If you don’t like what you see, feel free to send angry letters to the editor, boycott and demonstrate against the offensive newspaper and ask public figures to condemn it. But in a society where freedom of expression is valued, you don’t threaten the life or use violence against those who disturb your political beliefs or religious sensibilities. And that includes crude anti‐fill‐the‐blank cartoonists.
That this kind of commitment to a free exchange of ideas and tolerance of dissent that those of us who were raised and educated in the West seem to take for granted, like the air we breathe, is not shared by many Muslims across the world, and especially those residing in the Arab Middle East, has become quite evident in a very dramatic way in recent days.
The violence perpetrated by the mobs in centres of Arab civilisation, such as Beirut, Damascus and Cairo, is very disturbing and reflects an illiberal political culture that is breeding religious intolerance and anti‐modern attitudes. And it is strengthening the power of radical Islamic groups, ranging from the Arab‐Sunni Muslim Brotherhood to the Shia Hezbollah.
What is even more disturbing is that some of this anti‐Western frenzy has exploded in places in the Arab Middle East — in the new Iraq and in Palestine — where the Bush administration has been promoting its campaign to spread freedom and where open elections were show‐cased by Washington as highlighting its Wilsonian agenda of making the region safe for democracy.
Indeed, members of the radical political Islamist groups elected to power during this US‐produced celebration of democracy — Iraq’s Shia clerics and Palestine’s Hamas terrorist group — have, with rare exceptions, been serving as cheerleaders for mobs attacking Americans and Europeans, including Danish troops maintaining peace in Iraq and officers of the European Union in Gaza, which is the main source of economic assistance for the Palestinians.
But the neoconservative intellectuals who have been the driving force behind the pro‐democracy campaign in the Middle East refuse to admit that, not unlike Brooks’s comedy spiel, their own democracy shtick has been a policy disaster.

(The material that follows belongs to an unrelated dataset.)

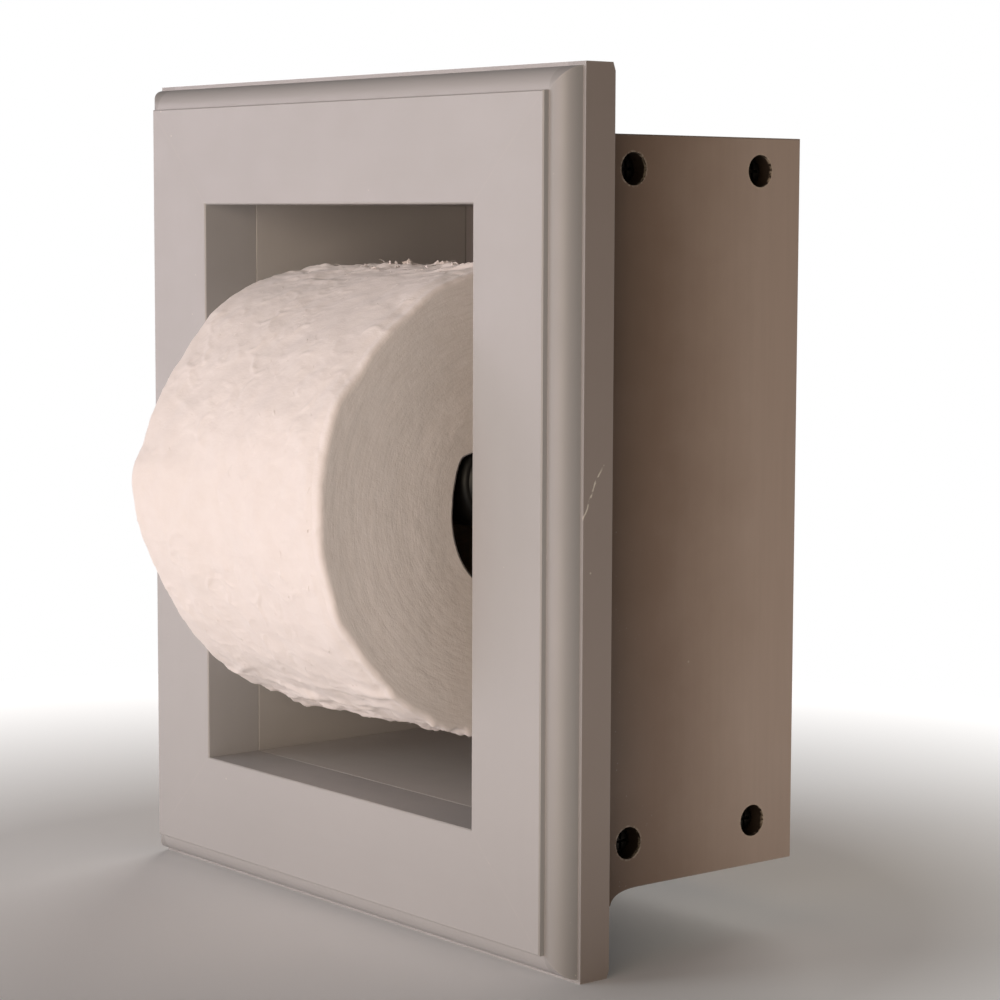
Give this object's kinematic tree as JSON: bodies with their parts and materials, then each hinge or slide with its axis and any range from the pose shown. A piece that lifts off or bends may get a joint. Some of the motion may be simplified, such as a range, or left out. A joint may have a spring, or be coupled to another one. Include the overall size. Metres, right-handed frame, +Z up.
{
  "type": "toilet paper holder",
  "caption": "Recessed wooden toilet paper holder: a mitred, moulded face frame on a screwed box, with a sprung roller that carries a paper roll.",
  "frame": {"origin": "centre of the opening, on the wall's surface, where the back of the face frame lies", "axes": "+X to the right, +Y into the wall, +Z up"},
  "size_m": [0.205, 0.1454, 0.2452],
  "materials": {
    "painted_wood": "satin warm grey paint on planed boards, thin and brushed on the box",
    "plywood": "raw plywood",
    "black_screw": "black phosphate",
    "nail_steel": "bright wire",
    "black_plastic": "glossy moulded",
    "spring_steel": "drawn wire",
    "cardboard": "raw, spiral wound",
    "tissue": "soft embossed tissue"
  },
  "bodies": {
    "housing": {"frame_right_stile": "painted_wood", "frame_top_rail": "painted_wood", "frame_left_stile": "painted_wood", "frame_bottom_rail": "painted_wood", "box_right_side": "painted_wood", "box_left_side": "painted_wood", "box_top_board": "painted_wood", "box_bottom_board": "painted_wood", "box_back_panel": "plywood", "frame_nail_right_stile_1": "nail_steel", "frame_nail_right_stile_2": "nail_steel", "frame_nail_top_rail_1": "nail_steel", "frame_nail_top_rail_2": "nail_steel", "frame_nail_left_stile_1": "nail_steel", "frame_nail_left_stile_2": "nail_steel", "frame_nail_bottom_rail_1": "nail_steel", "frame_nail_bottom_rail_2": "nail_steel", "panel_nail_1": "nail_steel", "panel_nail_2": "nail_steel", "panel_nail_3": "nail_steel", "panel_nail_4": "nail_steel", "screw_right_top_1": "black_screw", "screw_right_top_2": "black_screw", "screw_right_bottom_1": "black_screw", "screw_right_bottom_2": "black_screw", "screw_left_top_1": "black_screw", "screw_left_top_2": "black_screw", "screw_left_bottom_1": "black_screw", "screw_left_bottom_2": "black_screw"},
    "roller": {"roller_sleeve": "black_plastic", "roller_spring": "spring_steel"},
    "plunger": {"roller_plunger": "black_plastic"},
    "roll": {"roll_core": "cardboard", "paper_roll": "tissue", "paper_outer_sheet": "tissue"}
  },
  "joints": [
    {"name": "roller_spin", "type": "hinge", "parent": "housing", "child": "roller", "pos_m": [0, 0.01, 0.0075], "axis": [1, 0, 0], "continuous": true},
    {"name": "plunger_press", "type": "slide", "parent": "roller", "child": "plunger", "axis": [1, 0, 0], "range_m": [0, 0.012], "stiffness_N_per_m": 250, "springref_m": -0.008, "deforming": ["roller_spring"]},
    {"name": "roll_spin", "type": "hinge", "parent": "housing", "child": "roll", "pos_m": [0, 0.01, 0.0012], "axis": [1, 0, 0], "continuous": true}
  ]
}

In two strategic parts of the Middle East — the Persian Gulf and Israel/Palestine — it has led to the victory of political parties whose values run contrary to that of the US.
These groups, for instance, would reverse women’s rights and give second‐class citizenship to non‐Muslims. And their goals — in Iraq, an alliance with Iran, and in Palestine, a refusal to recognise Israel — would harm US strategic interests, the Israeli‐Palestinian peace process and hinder efforts to prevent Iran from acquiring nuclear weapons.
So much for the idea that free elections give birth to liberal pro‐Western governments. As policy analyst Fareed Zakaria argues, elections that take place in societies that lack the necessary institutional foundations — a functioning civil society, free markets, independent press and judiciary, religious tolerance — tend to produce an “illiberal democracy” that only exacerbates the problems of divisions and dysfunction and bring to power nationalist and religious populists who exploit their people’s fears of the “other”.
From that perspective, the US push for democracy in the Middle East has been a self‐defeating strategy that has made the region safe for nationalism and other radical forms of ethnic, religious, and tribal movements that regard the US and its allies in the region as the source of all evil. It’s difficult for American neoconservatives who fantasise about a global multicultural community committed to liberal democratic values to admit that perhaps the Muslims are not “like us” after all.
They laugh, but don’t appreciate our sense of humour. They want to be free, but don’t share our concept of liberal democracy, a set of values and institutions that can only develop through a long process of trial and error and in a hospitable environment. Perhaps the time has come for Washington to adopt a more realistic approach and stop looking for democracy in the Middle East while pursuing a policy that secures the real interests of the Western democracies in the region.
After all, liberal democracy, like humour, is not an export commodity. And, unlike humour, it’s a very serious business.